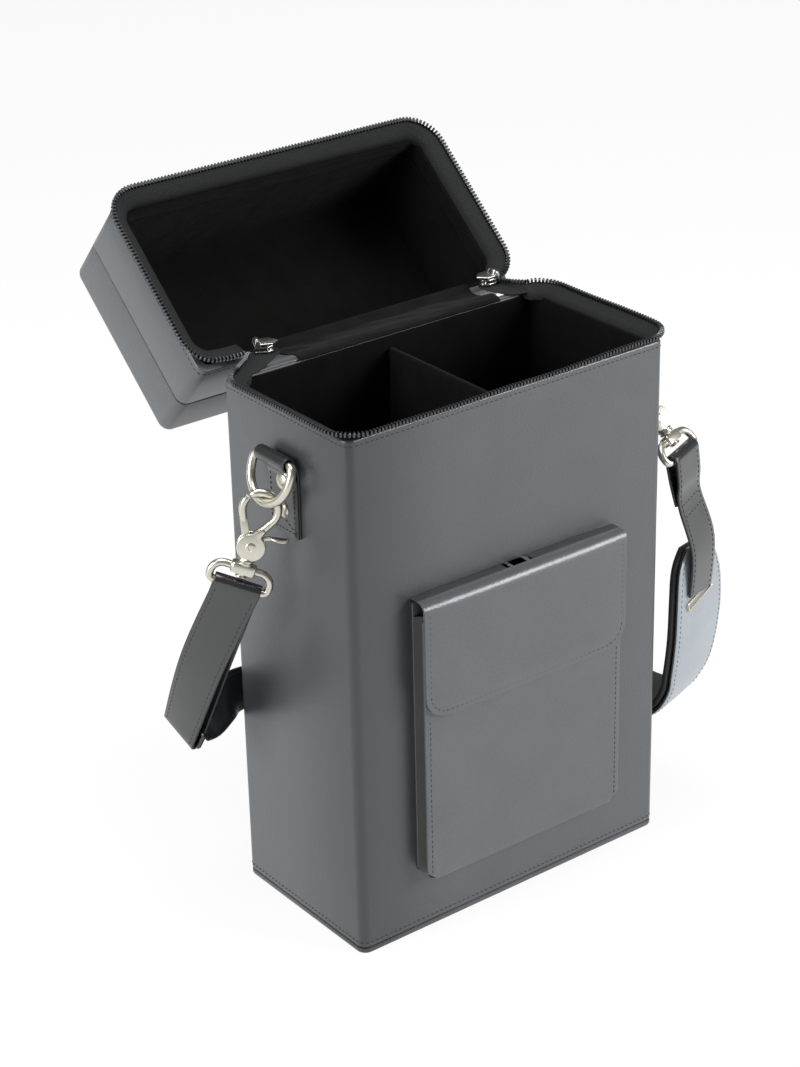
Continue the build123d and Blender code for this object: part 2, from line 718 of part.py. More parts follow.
def hook_parts(frame, side):
    """Hook body with its bow and swivel post, its rivet, and the gate with its thumb lever."""
    rivet = (hook_rivet_side, -hook_rivet_drop)
    rivet_point = frame.from_local_coords((*rivet, 0))
    rivet_plane = Plane(origin=rivet_point, x_dir=frame.x_dir, z_dir=frame.z_dir)
    down_plane = Plane(origin=rivet_point, x_dir=frame.x_dir, z_dir=-frame.y_dir)
    with BuildPart() as hook:
        with BuildSketch(frame.offset(-plate_half)):
            with Locations(rivet):
                Circle(hook_plate_radius)
        extrude(amount=hook_plate_thick)
        with BuildLine(frame) as arm:
            bow = CenterArc((0, -bow_drop), hook_bow, arm_start, arm_end - arm_start)
            PolarLine(bow @ 0, arm_straight, direction=(bow % 0) * -1)
        tip = frame.from_local_coords(
            (hook_bow * cos(radians(arm_end)), hook_bow * sin(radians(arm_end)) - bow_drop, 0)
        )
        heading = frame.x_dir * -sin(radians(arm_end)) + frame.y_dir * cos(radians(arm_end))
        with BuildSketch(Plane(origin=tip, z_dir=heading)):
            Circle(hook_wire)
        sweep(path=arm.line)
        with BuildSketch(down_plane.offset(collar_top)):
            Circle(collar_radius)
        extrude(amount=collar_length)
        with BuildSketch(down_plane.offset(collar_bottom)):
            Circle(post_radius)
        extrude(amount=post_end - collar_bottom)
        with BuildSketch(down_plane.offset(post_end)):
            Circle(post_radius + post_head)
        extrude(amount=post_head_thick)
        with BuildSketch(rivet_plane.offset(-slot_half)):
            Circle(gate_lug_radius + fit)
            for low, high, reach in gate_sweeps:
                with BuildLine():
                    PolarLine((0, 0), reach, angle=low)
                    CenterArc((0, 0), reach, low, high - low)
                    PolarLine((0, 0), reach, angle=high)
                make_face()
        extrude(amount=2 * slot_half, mode=Mode.SUBTRACT)
        with BuildSketch(frame.offset(-plate_half)):
            with Locations(rivet):
                Circle(hook_rivet_radius)
        extrude(amount=hook_plate_thick, mode=Mode.SUBTRACT)
    finish(hook, f"{side}_hook")
    with BuildPart() as pin:
        with BuildSketch(frame.offset(-plate_half)):
            with Locations(rivet):
                Circle(hook_rivet_radius - running_gap)
        extrude(amount=hook_plate_thick)
        with BuildSketch(frame.offset(plate_half), frame.offset(-plate_half - rivet_head_thick)):
            with Locations(rivet):
                Circle(hook_rivet_radius + rivet_head)
        extrude(amount=rivet_head_thick)
    finish(pin, f"{side}_hook_rivet")
    with BuildPart() as gate:
        with BuildSketch(frame.offset(-gate_thick / 2)):
            with Locations(rivet):
                Circle(gate_lug_radius)
            with BuildLine():
                Polyline(*gate_web, close=True)
            make_face()
            with BuildLine():
                Polyline(*lever_root, close=True)
            make_face()
            with Locations(rivet):
                Circle(hook_rivet_radius + running_gap, mode=Mode.SUBTRACT)
        extrude(amount=gate_thick)
        with BuildLine(frame) as finger:
            bow = CenterArc((0, -bow_drop), hook_bow, gate_end, gate_start - gate_end)
            PolarLine(bow @ 1, finger_straight, direction=bow % 1)
        tip = frame.from_local_coords(
            (hook_bow * cos(radians(gate_end)), hook_bow * sin(radians(gate_end)) - bow_drop, 0)
        )
        heading = frame.x_dir * -sin(radians(gate_end)) + frame.y_dir * cos(radians(gate_end))
        with BuildSketch(Plane(origin=tip, z_dir=heading)):
            Circle(hook_wire)
        sweep(path=finger.line)
        with BuildSketch(frame.offset(-lever_width / 2)):
            with BuildLine():
                Polyline(
                    (lever_start, lever_low),
                    (lever_start, lever_high),
                    (hook_rivet_side + lever_reach, lever_tip),
                    (hook_rivet_side + lever_reach, lever_tip - lever_thick),
                    close=True,
                )
            make_face()
        extrude(amount=lever_width)
    finish(gate, f"{side}_gate")
    return rivet_point


def swivel_eye(frame, rivet_point, along, side):
    """Eye that turns on the hook's post and holds the strap on its lower bar."""
    up = frame.y_dir
    side_dir = unit(along - up * along.dot(up))
    middle = rivet_point - up * block_middle
    plane = Plane(origin=middle, x_dir=side_dir, z_dir=side_dir.cross(up))
    half = strap_width / 2 + eye_side_play + eye_wire
    with BuildPart() as eye:
        with BuildLine(plane) as loop:
            FilletPolyline(
                (-half, 0),
                (half, 0),
                (half, -eye_drop),
                (-half, -eye_drop),
                radius=[eye_shoulder, eye_shoulder, eye_corner, eye_corner],
                close=True,
            )
        with BuildSketch(Plane(origin=loop.line @ 0, z_dir=loop.line % 0)):
            Circle(eye_wire)
        sweep(path=loop.line)
        with BuildSketch(plane.offset(-eye_block_thick / 2)):
            Rectangle(eye_block_length, eye_block_height)
        extrude(amount=eye_block_thick)
        with BuildSketch(Plane(origin=middle + up * eye_block_height, z_dir=-up)):
            Circle(post_radius + running_gap)
        extrude(amount=2 * eye_block_height, mode=Mode.SUBTRACT)
    finish(eye, f"{side}_eye")
    return plane, middle - up * eye_drop


def square_to(direction, axis):
    """The part of a direction that is square to an axis, as a unit vector."""
    return unit(direction - axis * direction.dot(axis))


def travel_at(centres, index):
    """Direction of a route at one of its centres."""
    before = centres[max(index - 1, 0)]
    after = centres[min(index + 1, len(centres) - 1)]
    return unit(after - before)


def section_planes(route):
    """One plane for each (centre, along) of a strap's route: X across the strap, Z along its run."""
    centres = [centre for centre, along in route]
    planes = []
    for index, (centre, along) in enumerate(route):
        travel = travel_at(centres, index)
        planes.append(Plane(origin=centre, x_dir=square_to(along, travel), z_dir=travel))
    return planes


def strap_loft(planes, width, thick):
    """Flat strap through its section planes."""
    with BuildPart(mode=Mode.PRIVATE) as strap:
        for plane in planes:
            with BuildSketch(plane):
                Rectangle(width, thick)
        loft(ruled=True)
    return strap.part


def bar_fold(bar, along, travel, inner):
    """Half turn of strap round a bar, on the side away from travel."""
    face = unit(travel.cross(along))
    outer = inner + strap_thick
    fold_plane = Plane(origin=bar - along * (strap_width / 2), x_dir=face, z_dir=along)
    away = -1 if fold_plane.y_dir.dot(travel) > 0 else 1
    with BuildPart(mode=Mode.PRIVATE) as fold:
        with BuildSketch(fold_plane):
            Circle(outer)
            Circle(inner, mode=Mode.SUBTRACT)
            with Locations((0, -away * outer)):
                Rectangle(4 * outer, 2 * outer, mode=Mode.SUBTRACT)
        extrude(amount=strap_width)
    return fold.part


def section(centre, along, travel):
    return Plane(origin=centre, x_dir=along, z_dir=travel)


# Left side: tab, ring, hook and eye
strap_tab(-1, "left")
d_ring(-1, left_ring_swing, "left")
left_hook = hook_frame(-1, left_ring_swing, left_ring_seat, left_hook_down, left_lever_out, left_lift)
left_rivet = hook_parts(left_hook, "left")
left_eye_plane, left_bar = swivel_eye(left_hook, left_rivet, left_eye_along, "left")

# Right side: tab, ring, hook and eye
strap_tab(1, "right")
d_ring(1, right_ring_swing, "right")
right_hook = hook_frame(1, right_ring_swing, right_ring_seat, right_hook_down, right_lever_out, right_lift)
right_rivet = hook_parts(right_hook, "right")
right_eye_plane, right_bar = swivel_eye(right_hook, right_rivet, right_eye_along, "right")

# Left end of the strap: doubled between the eye's bar and the slider's bar
eye_fold = eye_wire + strap_play
eye_half = eye_fold + strap_thick / 2
end_fold = bar_half * 1.5 + strap_play
end_half = end_fold + strap_thick / 2
left_travel = unit(left_loop_end - left_bar)
top_along = left_eye_plane.x_dir
top_travel = square_to(left_travel, top_along)
top_face = unit(top_travel.cross(top_along))
end_along = unit(left_loop_along)
end_travel = square_to(left_travel, end_along)
end_face = unit(end_travel.cross(end_along))
mid_point = (left_bar + left_loop_end) * 0.5 + left_loop_shift
mid_along = square_to(unit(top_along + end_along), left_travel)
mid_face = unit(left_travel.cross(mid_along))
with BuildPart() as left_strap_loop:
    add(bar_fold(left_bar, top_along, top_travel, eye_fold))
    add(bar_fold(left_loop_end, end_along, -end_travel, end_fold))
    for side in (1, -1):
        planes = [
            section(left_bar + top_face * (side * eye_half), top_along, top_travel),
            section(mid_point + mid_face * (side * (end_half + strap_bow)), mid_along, left_travel),
            section(left_loop_end + end_face * (side * end_half), end_along, end_travel),
        ]
        add(strap_loft(planes, strap_width, strap_thick))
finish(left_strap_loop, "left_strap_loop")

# Black slider: a flat frame whose lower bar lies in the strap's lower fold
with BuildPart() as strap_slider:
    window_half = strap_width / 2 + strap_play
    with BuildSketch(Plane(origin=left_loop_end - end_face * bar_half, x_dir=end_along, z_dir=end_face)):
        with Locations((0, bar_rise / 2)):
            Rectangle(2 * (window_half + bar_side), bar_rise + 2 * bar_half)
            Rectangle(2 * window_half, bar_rise - 2 * bar_half, mode=Mode.SUBTRACT)
    extrude(amount=2 * bar_half)
    fillet(strap_slider.edges().filter_by(Axis((0, 0, 0), end_face)).sort_by(Axis((0, 0, 0), end_along))[:2], 1.0)
    fillet(strap_slider.edges().filter_by(Axis((0, 0, 0), end_face)).sort_by(Axis((0, 0, 0), end_along))[-2:], 1.0)
finish(strap_slider, "strap_slider")

# Right end of the strap: folded over the eye's bar, with a short sewn tail behind
right_along = right_eye_plane.x_dir
right_travel = square_to(unit(right_slot - right_bar), right_along)
right_face = unit(right_travel.cross(right_along))
layer_half = strap_thick / 2 + strap_play / 2
sewn = right_bar + right_travel * tail_strap_length
slot_along = unit(right_slot_along)
slot_travel = square_to(right_travel, slot_along)
slot_face = unit(slot_travel.cross(slot_along))
right_mid = (sewn + right_slot) * 0.5 + right_strap_shift
with BuildPart() as right_strap:
    add(bar_fold(right_bar, right_along, right_travel, eye_fold))
    front_planes = [
        section(right_bar + right_face * eye_half, right_along, right_travel),
        section(sewn + right_face * layer_half, right_along, right_travel),
        section(right_mid, slot_along, slot_travel),
        section(right_slot + slot_face * (strap_thick / 2), slot_along, slot_travel),
    ]
    add(strap_loft(front_planes, strap_width, strap_thick))
    tail_planes = [
        section(right_bar - right_face * eye_half, right_along, right_travel),
        section(sewn - right_face * layer_half, right_along, right_travel),
    ]
    add(strap_loft(tail_planes, strap_width, strap_thick))
finish(right_strap, "right_strap")

# Shoulder pad: a leather face over a thicker cushion
right_wall = Vector(half_w, 0, 0)
pad_planes = section_planes([(right_wall + centre, along) for centre, along, width in pad_route])
pad_widths = [width for centre, along, width in pad_route]


def pad_layer(out, thick, label):
    """One layer of the pad, whose middle lies out from the route on the pad's face side."""
    with BuildPart() as layer:
        for plane, width in zip(pad_planes, pad_widths):
            with BuildSketch(plane):
                with Locations((0, out)):
                    RectangleRounded(width, thick, pad_edge_round)
        loft(ruled=True)
    finish(layer, label)


pad_layer((pad_cushion_thick + fit) / 2, pad_face_thick, "pad_face")
pad_layer(-(pad_face_thick + fit) / 2, pad_cushion_thick, "pad_cushion")

# Metal trims of the two slots where the strap goes into the pad
pad_face_out = (pad_cushion_thick + fit) / 2 + pad_face_thick / 2
with BuildPart() as pad_trims:
    low_plane = pad_planes[-2]
    trims = [
        Plane(origin=right_slot, x_dir=slot_along, z_dir=slot_face),
        Plane(
            origin=low_plane.origin + low_plane.y_dir * (pad_face_out + fit),
            x_dir=low_plane.x_dir,
            z_dir=low_plane.y_dir,
        ),
    ]
    for trim in trims:
        with BuildSketch(trim):
            with Locations((0, -trim_height / 2)):
                Rectangle(strap_width + 2 * strap_play + 2 * trim_rim, trim_height)
                Rectangle(strap_width + 2 * strap_play, trim_height - 2 * trim_rim, mode=Mode.SUBTRACT)
        extrude(amount=trim_thick)
finish(pad_trims, "pad_trims")

# Strap behind the case, from the left slider to the pad's lower end
back_start = left_loop_end - end_face * (end_half + strap_thick + strap_bow)
back_planes = section_planes([(back_start, end_along)] + back_route)
with BuildPart() as back_strap:
    add(strap_loft(back_planes, strap_width, strap_thick))
finish(back_strap, "back_strap")
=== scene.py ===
from math import cos, pi, radians, sin, sqrt, tanh

import bmesh
import bpy
from mathutils import Matrix, Vector


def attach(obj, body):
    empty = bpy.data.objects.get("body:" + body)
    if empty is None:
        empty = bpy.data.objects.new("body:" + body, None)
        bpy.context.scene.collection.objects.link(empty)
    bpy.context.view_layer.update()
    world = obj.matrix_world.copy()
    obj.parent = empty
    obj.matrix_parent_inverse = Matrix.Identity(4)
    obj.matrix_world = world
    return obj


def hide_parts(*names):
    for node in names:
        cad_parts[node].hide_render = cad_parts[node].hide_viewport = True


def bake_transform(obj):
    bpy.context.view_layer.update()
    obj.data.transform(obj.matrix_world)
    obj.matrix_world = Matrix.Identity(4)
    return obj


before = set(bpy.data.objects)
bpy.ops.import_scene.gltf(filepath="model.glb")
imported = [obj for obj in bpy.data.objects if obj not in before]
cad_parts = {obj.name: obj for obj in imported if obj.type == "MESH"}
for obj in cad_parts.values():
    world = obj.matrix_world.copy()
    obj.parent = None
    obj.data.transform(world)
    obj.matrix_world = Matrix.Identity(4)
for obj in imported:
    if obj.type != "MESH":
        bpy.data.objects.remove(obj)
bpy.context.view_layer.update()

# Shapes are drawn in millimetres and go to metres when a piece is made.
MM = 0.001
half_w = 100.0
half_d = 51.5
wall_corner = 5.0
rim = 286.5
lining_w = 95.5
lining_d = 47.0
lining_corner = 2.0
room_d = 46.2
middle_y = -0.5
strap_width = 24.0
strap_thick = 1.5
row_inset = 2.4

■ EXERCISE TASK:
Please print exactly, and only, the lines from the line with "# Strap behind" to the line with "obj.parent = empty", both included.

■ RESULT OF THIS EXERCISE:
# Strap behind the case, from the left slider to the pad's lower end
back_start = left_loop_end - end_face * (end_half + strap_thick + strap_bow)
back_planes = section_planes([(back_start, end_along)] + back_route)
with BuildPart() as back_strap:
    add(strap_loft(back_planes, strap_width, strap_thick))
finish(back_strap, "back_strap")
=== scene.py ===
from math import cos, pi, radians, sin, sqrt, tanh

import bmesh
import bpy
from mathutils import Matrix, Vector


def attach(obj, body):
    empty = bpy.data.objects.get("body:" + body)
    if empty is None:
        empty = bpy.data.objects.new("body:" + body, None)
        bpy.context.scene.collection.objects.link(empty)
    bpy.context.view_layer.update()
    world = obj.matrix_world.copy()
    obj.parent = empty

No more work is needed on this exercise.